Find the line containing "box = body.Shape.BoundBox" and copy it exactly, along with every line after it up to and including the line containing "bpy.context.scene.collection.objects.link(empty)". Copy nothing else.

▶ _Source material_
▽

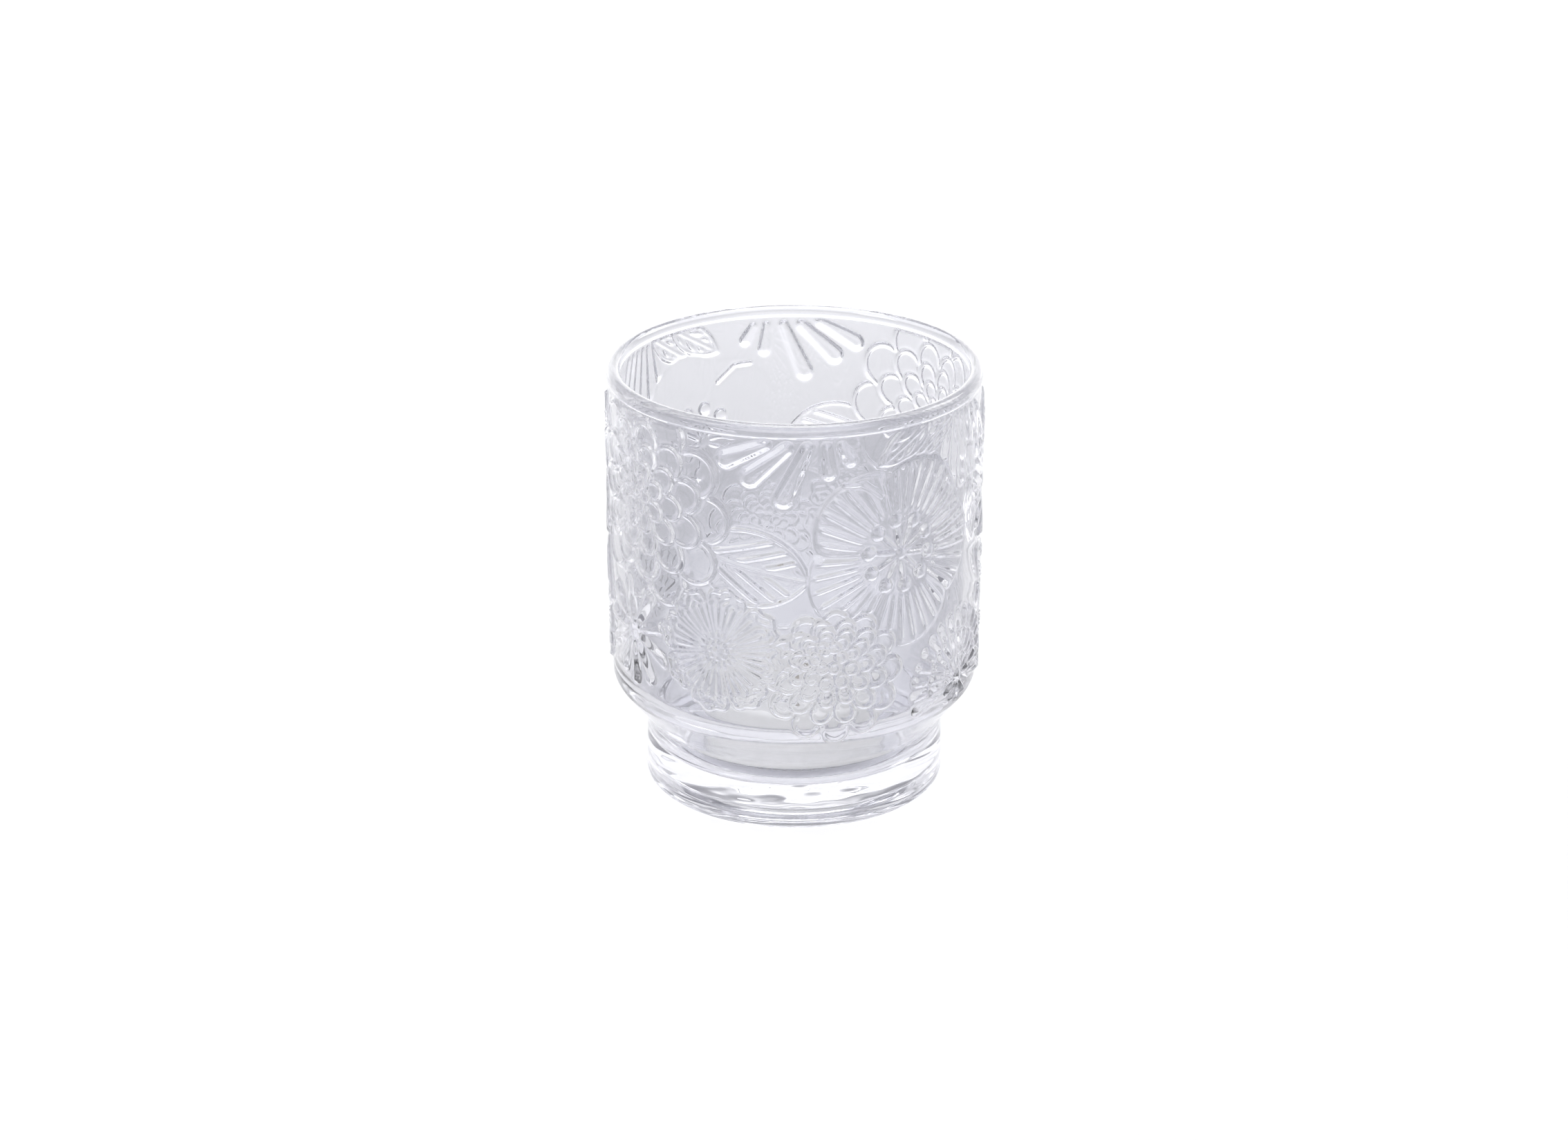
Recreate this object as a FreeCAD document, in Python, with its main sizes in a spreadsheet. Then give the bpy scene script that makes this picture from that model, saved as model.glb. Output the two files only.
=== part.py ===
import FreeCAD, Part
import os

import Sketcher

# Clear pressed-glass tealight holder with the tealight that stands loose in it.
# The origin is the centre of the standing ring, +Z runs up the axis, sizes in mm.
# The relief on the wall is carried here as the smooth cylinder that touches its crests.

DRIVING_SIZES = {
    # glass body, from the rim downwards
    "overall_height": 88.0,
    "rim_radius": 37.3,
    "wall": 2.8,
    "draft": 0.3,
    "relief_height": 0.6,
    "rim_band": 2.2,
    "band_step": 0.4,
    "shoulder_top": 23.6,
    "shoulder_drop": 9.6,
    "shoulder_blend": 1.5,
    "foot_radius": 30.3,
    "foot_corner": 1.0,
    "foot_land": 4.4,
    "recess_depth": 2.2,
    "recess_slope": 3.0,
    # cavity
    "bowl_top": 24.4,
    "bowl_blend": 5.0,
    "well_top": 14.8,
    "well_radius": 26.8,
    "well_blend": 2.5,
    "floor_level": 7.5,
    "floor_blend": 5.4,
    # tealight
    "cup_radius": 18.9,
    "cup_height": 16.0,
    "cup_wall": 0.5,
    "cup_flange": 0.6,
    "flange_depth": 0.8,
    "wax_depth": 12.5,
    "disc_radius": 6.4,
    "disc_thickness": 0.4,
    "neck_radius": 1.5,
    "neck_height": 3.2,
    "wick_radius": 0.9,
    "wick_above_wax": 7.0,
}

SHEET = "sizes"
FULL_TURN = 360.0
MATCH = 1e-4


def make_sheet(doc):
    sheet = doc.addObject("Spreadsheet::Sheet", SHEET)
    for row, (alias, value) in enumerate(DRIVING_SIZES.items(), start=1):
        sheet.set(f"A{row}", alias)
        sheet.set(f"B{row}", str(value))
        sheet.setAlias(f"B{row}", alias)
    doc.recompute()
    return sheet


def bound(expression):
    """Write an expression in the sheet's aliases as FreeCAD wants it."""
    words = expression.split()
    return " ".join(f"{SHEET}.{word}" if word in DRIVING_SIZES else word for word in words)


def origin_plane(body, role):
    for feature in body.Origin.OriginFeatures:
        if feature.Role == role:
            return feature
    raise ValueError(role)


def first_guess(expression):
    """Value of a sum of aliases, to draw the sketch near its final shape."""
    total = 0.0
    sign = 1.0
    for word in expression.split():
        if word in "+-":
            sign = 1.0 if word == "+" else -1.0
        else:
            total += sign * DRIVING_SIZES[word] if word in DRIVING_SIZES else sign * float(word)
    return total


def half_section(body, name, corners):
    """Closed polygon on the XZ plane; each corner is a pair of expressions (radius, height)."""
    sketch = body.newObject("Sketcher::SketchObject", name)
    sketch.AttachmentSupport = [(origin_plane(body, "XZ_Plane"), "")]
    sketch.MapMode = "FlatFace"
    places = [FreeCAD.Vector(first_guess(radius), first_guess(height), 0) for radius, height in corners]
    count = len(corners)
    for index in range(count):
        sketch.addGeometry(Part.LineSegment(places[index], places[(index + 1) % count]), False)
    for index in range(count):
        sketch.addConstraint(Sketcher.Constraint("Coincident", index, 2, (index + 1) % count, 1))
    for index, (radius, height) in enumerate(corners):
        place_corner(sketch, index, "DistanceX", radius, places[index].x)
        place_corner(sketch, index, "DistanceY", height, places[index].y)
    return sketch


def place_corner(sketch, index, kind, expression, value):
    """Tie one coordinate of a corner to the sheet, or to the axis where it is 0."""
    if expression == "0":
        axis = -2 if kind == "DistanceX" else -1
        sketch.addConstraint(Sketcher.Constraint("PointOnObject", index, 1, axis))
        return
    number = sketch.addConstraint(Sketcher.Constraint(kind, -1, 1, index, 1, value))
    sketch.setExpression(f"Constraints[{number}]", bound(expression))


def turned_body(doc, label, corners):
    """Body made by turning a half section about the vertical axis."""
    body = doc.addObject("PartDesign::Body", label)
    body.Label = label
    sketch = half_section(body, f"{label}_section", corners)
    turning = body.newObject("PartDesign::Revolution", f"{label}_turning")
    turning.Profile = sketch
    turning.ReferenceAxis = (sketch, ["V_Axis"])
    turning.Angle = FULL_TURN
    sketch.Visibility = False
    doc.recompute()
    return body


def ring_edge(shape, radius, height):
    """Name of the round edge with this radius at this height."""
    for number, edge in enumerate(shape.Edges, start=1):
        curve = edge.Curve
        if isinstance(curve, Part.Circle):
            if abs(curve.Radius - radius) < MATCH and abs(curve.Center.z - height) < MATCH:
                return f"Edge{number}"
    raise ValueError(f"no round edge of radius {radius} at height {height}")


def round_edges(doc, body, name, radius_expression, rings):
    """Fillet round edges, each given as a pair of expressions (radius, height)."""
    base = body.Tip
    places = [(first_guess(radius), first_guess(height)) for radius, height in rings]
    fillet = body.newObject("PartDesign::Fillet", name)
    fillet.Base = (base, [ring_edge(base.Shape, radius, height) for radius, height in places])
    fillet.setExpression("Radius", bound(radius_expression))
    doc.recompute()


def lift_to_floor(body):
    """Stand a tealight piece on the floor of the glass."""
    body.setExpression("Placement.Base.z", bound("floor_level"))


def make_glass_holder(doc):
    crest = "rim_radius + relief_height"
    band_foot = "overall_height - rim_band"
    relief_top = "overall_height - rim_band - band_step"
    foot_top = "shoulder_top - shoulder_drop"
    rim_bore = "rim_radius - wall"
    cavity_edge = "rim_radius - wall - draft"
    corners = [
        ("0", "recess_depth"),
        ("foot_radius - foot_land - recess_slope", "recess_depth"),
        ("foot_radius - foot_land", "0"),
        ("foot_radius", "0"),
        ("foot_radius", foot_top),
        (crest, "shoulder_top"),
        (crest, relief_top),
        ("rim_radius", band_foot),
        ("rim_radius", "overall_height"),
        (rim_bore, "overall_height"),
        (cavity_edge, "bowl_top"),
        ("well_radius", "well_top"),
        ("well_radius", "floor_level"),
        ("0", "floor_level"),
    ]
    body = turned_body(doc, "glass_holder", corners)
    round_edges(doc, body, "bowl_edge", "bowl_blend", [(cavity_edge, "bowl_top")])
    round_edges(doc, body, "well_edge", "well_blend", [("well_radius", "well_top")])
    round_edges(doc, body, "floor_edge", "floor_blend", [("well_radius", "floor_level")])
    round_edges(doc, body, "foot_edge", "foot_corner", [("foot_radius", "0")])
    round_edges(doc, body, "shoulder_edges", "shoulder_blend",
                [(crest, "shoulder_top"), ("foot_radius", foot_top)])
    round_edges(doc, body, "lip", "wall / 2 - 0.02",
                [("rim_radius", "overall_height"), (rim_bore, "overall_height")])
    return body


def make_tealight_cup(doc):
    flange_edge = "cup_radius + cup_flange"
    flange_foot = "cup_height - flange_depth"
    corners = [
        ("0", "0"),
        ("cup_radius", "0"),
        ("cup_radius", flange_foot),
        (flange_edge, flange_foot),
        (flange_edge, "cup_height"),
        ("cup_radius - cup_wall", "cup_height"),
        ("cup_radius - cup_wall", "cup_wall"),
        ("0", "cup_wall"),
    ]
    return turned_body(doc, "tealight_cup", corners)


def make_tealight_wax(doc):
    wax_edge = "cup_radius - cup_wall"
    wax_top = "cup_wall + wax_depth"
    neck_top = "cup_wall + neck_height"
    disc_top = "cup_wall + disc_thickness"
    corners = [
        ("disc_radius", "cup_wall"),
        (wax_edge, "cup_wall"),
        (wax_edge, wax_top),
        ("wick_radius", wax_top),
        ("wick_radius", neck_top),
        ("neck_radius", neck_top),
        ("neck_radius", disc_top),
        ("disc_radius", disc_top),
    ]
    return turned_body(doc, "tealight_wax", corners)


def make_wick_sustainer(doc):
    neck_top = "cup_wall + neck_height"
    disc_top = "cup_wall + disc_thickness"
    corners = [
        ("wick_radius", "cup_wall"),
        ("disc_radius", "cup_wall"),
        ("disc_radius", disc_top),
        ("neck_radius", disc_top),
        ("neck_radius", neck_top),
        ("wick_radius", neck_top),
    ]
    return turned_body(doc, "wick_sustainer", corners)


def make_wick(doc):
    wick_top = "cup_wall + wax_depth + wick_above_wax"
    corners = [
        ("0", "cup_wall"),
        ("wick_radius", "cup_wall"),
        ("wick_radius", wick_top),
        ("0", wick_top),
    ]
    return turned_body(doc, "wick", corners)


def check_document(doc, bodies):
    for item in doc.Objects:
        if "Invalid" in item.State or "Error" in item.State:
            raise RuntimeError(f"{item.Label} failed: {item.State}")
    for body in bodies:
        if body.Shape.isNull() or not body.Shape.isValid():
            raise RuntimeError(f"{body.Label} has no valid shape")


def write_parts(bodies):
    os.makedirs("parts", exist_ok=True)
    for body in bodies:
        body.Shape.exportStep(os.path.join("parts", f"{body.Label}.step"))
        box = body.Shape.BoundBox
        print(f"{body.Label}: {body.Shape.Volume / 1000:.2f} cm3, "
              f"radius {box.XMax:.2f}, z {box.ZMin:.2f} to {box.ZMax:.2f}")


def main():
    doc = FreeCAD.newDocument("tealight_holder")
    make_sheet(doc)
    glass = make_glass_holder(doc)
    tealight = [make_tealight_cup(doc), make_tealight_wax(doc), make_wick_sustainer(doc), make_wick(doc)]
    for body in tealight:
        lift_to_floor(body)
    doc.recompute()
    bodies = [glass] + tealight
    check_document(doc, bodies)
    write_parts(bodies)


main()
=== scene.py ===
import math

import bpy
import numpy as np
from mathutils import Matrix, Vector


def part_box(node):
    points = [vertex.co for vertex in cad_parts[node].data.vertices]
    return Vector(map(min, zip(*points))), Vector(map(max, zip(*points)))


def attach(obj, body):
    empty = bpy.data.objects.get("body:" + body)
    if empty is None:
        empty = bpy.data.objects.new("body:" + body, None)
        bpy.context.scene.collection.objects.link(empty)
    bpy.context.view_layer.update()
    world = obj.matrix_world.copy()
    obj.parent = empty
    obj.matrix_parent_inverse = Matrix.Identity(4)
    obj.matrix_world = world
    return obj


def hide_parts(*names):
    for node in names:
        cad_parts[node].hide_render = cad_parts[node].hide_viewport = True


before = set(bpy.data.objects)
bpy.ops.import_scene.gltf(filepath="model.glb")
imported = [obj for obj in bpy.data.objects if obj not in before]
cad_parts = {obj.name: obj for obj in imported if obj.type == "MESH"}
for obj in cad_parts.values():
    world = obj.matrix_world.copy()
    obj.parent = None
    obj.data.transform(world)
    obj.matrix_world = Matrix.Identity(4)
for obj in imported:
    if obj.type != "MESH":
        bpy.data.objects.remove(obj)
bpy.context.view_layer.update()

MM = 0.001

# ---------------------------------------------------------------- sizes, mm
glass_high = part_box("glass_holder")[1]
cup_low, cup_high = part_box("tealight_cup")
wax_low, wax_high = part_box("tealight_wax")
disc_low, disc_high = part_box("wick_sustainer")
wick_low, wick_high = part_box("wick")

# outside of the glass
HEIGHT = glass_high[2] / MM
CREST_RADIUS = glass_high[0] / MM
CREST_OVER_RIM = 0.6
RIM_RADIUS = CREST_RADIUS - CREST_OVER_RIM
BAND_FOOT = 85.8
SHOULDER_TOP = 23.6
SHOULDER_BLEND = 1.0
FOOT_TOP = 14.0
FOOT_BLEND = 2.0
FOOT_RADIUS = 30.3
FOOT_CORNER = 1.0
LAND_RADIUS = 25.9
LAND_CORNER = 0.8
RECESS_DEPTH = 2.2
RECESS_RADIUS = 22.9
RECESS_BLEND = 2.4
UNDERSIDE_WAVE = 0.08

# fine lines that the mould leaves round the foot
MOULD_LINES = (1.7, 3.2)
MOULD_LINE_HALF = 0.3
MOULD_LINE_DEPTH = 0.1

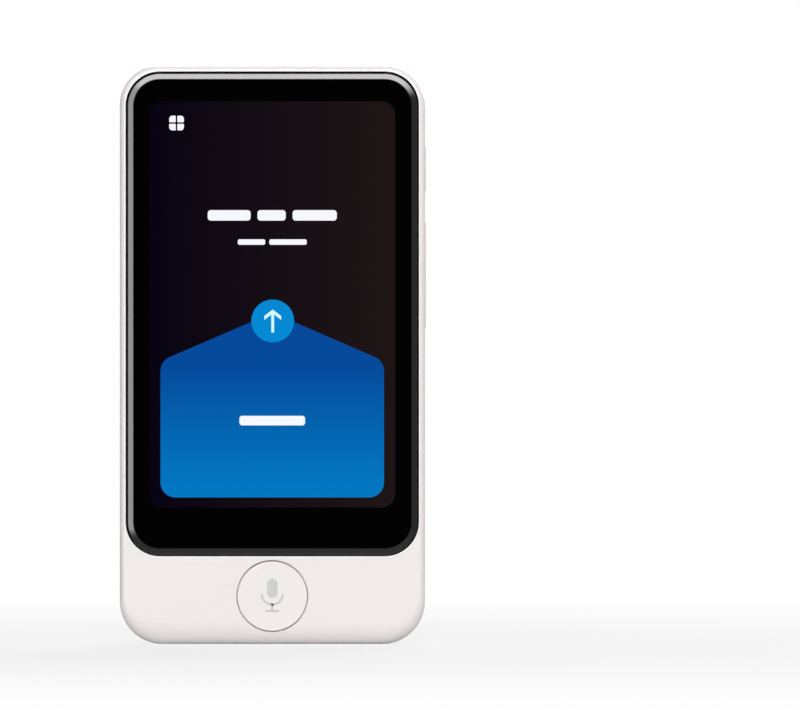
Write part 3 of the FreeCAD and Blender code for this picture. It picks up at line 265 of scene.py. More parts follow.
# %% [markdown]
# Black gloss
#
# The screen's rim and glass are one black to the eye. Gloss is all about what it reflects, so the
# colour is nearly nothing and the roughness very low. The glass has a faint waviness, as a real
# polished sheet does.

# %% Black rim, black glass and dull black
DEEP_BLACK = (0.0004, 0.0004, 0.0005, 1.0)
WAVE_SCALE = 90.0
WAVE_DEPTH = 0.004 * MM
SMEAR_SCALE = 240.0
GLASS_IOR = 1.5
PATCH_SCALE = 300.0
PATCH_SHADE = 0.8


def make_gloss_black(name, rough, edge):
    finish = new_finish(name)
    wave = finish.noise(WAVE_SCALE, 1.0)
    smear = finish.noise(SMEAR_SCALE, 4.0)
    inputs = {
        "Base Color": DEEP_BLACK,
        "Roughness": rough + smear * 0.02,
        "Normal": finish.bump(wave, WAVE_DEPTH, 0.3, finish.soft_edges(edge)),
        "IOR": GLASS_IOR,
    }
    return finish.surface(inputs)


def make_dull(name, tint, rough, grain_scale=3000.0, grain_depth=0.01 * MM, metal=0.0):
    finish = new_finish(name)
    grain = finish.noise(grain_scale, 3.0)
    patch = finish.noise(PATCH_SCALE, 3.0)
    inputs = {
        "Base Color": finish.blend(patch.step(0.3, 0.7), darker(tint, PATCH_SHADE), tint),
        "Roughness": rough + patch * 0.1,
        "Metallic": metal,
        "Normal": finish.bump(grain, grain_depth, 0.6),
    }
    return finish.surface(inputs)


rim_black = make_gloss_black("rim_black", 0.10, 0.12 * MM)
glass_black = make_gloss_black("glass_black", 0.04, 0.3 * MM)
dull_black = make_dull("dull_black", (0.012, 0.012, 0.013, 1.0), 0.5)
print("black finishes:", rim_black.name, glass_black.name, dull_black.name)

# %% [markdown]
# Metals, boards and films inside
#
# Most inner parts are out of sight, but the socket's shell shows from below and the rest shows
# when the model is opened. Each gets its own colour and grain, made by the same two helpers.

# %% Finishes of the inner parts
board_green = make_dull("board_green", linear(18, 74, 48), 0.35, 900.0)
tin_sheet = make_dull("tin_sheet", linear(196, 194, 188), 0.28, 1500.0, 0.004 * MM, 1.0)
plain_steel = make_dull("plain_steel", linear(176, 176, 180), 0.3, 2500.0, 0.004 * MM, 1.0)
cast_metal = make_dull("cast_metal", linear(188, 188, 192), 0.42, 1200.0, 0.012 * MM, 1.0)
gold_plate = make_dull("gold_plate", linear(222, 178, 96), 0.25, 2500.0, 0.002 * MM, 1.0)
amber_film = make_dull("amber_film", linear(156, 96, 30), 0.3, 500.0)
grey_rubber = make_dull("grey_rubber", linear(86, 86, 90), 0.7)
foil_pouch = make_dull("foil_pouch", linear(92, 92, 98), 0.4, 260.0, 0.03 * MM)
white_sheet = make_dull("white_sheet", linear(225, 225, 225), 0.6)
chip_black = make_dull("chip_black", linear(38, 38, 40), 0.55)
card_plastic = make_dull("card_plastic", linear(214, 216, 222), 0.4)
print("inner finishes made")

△

▶ _Finished answer_
        box = body.Shape.BoundBox
        print(f"{body.Label}: {body.Shape.Volume / 1000:.2f} cm3, "
              f"radius {box.XMax:.2f}, z {box.ZMin:.2f} to {box.ZMax:.2f}")


def main():
    doc = FreeCAD.newDocument("tealight_holder")
    make_sheet(doc)
    glass = make_glass_holder(doc)
    tealight = [make_tealight_cup(doc), make_tealight_wax(doc), make_wick_sustainer(doc), make_wick(doc)]
    for body in tealight:
        lift_to_floor(body)
    doc.recompute()
    bodies = [glass] + tealight
    check_document(doc, bodies)
    write_parts(bodies)


main()
=== scene.py ===
import math

import bpy
import numpy as np
from mathutils import Matrix, Vector


def part_box(node):
    points = [vertex.co for vertex in cad_parts[node].data.vertices]
    return Vector(map(min, zip(*points))), Vector(map(max, zip(*points)))


def attach(obj, body):
    empty = bpy.data.objects.get("body:" + body)
    if empty is None:
        empty = bpy.data.objects.new("body:" + body, None)
        bpy.context.scene.collection.objects.link(empty)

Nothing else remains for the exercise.